The first ascent, funded by the National Geographic, was made over four days and culminated on May 13, 1962. Layton Kor led every pitch and was supported by Huntley Ingalls, and George Hurley. Hurley also made the second ascent four years later. The route was called the Finger of Fate because it passes a very prominent gendarme on the east ridge.

Bill Forrest, an avid Fisher Towers climber, once wrote: "Somewhere between standing at the base of these grotesquely shaped, wind and water carved monoliths, and standing on their summits, is a priceless encounter with true grit." If this is true, and it definitely is, then Rob Slater must be Rooster Cogburn because his intent was to be the first person to climb all the Fisher Towers and this includes the truly rotten Mystery Towers. I don't know if he has completed this task yet.

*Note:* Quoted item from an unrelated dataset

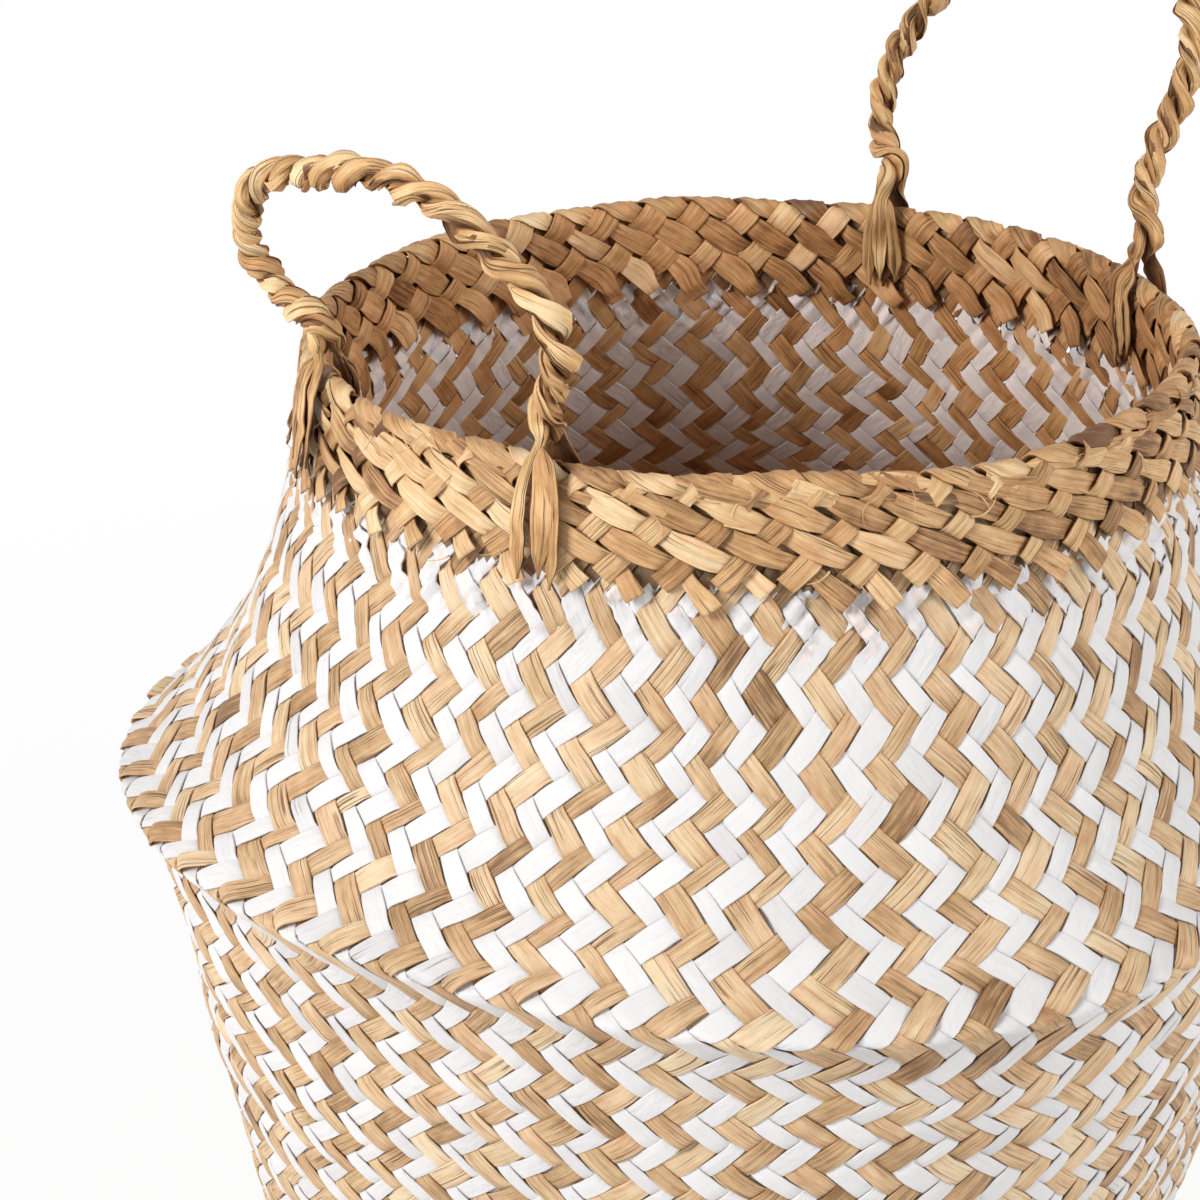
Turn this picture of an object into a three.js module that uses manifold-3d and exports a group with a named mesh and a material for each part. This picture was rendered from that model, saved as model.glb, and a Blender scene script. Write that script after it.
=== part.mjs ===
// A plaited belly basket: a tall bag of diagonal strips pushed down into a fold at its belly,
// with a natural band round its rim and two handles of two-ply rope.
// Millimetres, +Z up. The origin is the middle of the flat underside. The handles stand at -X (left)
// and +X (right), and each has a front foot towards -Y and a back foot towards +Y.
import * as THREE from "three";
import { mergeVertices } from "three/addons/utils/BufferGeometryUtils.js";
import Module from "manifold-3d";

const wasm = await Module();
wasm.setup();

const degrees = THREE.MathUtils.degToRad;

// Driving dimensions of the basket
const RIM_HEIGHT = 290; // floor to the top of the rim's edge
const RIM_RADIUS = 115; // basket's axis to the middle of the rim
const NECK_FLARE = 4; // how much wider than the rim the wall is at the band's lower edge
const BAND_DEPTH = 29; // top of the rim to the band's lower edge
const FOLD_DEPTH = 119; // top of the rim to the fold
const FOLD_RADIUS = 168; // outside of the belly at the fold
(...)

Soaring 900' on its downhill side (and more like 700' on the uphill), the Titan is the tallest free standing spire in the Colorado Plateau region (with Shiprock being a mountain and not a spire). Perhaps it is the tallest spire in North America. In the whole world probably only such spires as found in Patagonia and the Trangos in the Karakoram exceed it in height. And these are solid granite! The Fisher Towers abut the La Sal mountains and receive more precipitation than the other spires in the region. When the rain does come the abrasive mud (abrasive enough to almost cut through a rappel carabiner on one descent) cuts runnels and grooves in the tower before hardening into a mud layer. The Titan's lower flanks consist of Cutler Sandstone and the caprock is Moenkopi. Nowhere else in the Colorado Plateau does such rock exist.

George Bell, fellow fifty classics bagger, cynical author of "50 Crowded Climbs" (published in Ascent), rec.climbing reader/poster, was also interested in the Titan and we decided to attempt it. George is a muscular six feet tall with a full beard and professorial glasses. He is always laughing. Not so much a jovial guffaw as it is a nervous laugh that ends most of his sentences. Or maybe he is just a very happy guy. He wanted this tower but up until now couldn't find a partner. I had a similar problem. When I suggested this tower to a couple of desert climbing friends (hi, English Bob), they scoffed at me and said they weren't climbing up that big mudpile just because it was in 50 Classic Climbs of North America. But it was more than that for me. This is simple one incredibly awesome looking tower!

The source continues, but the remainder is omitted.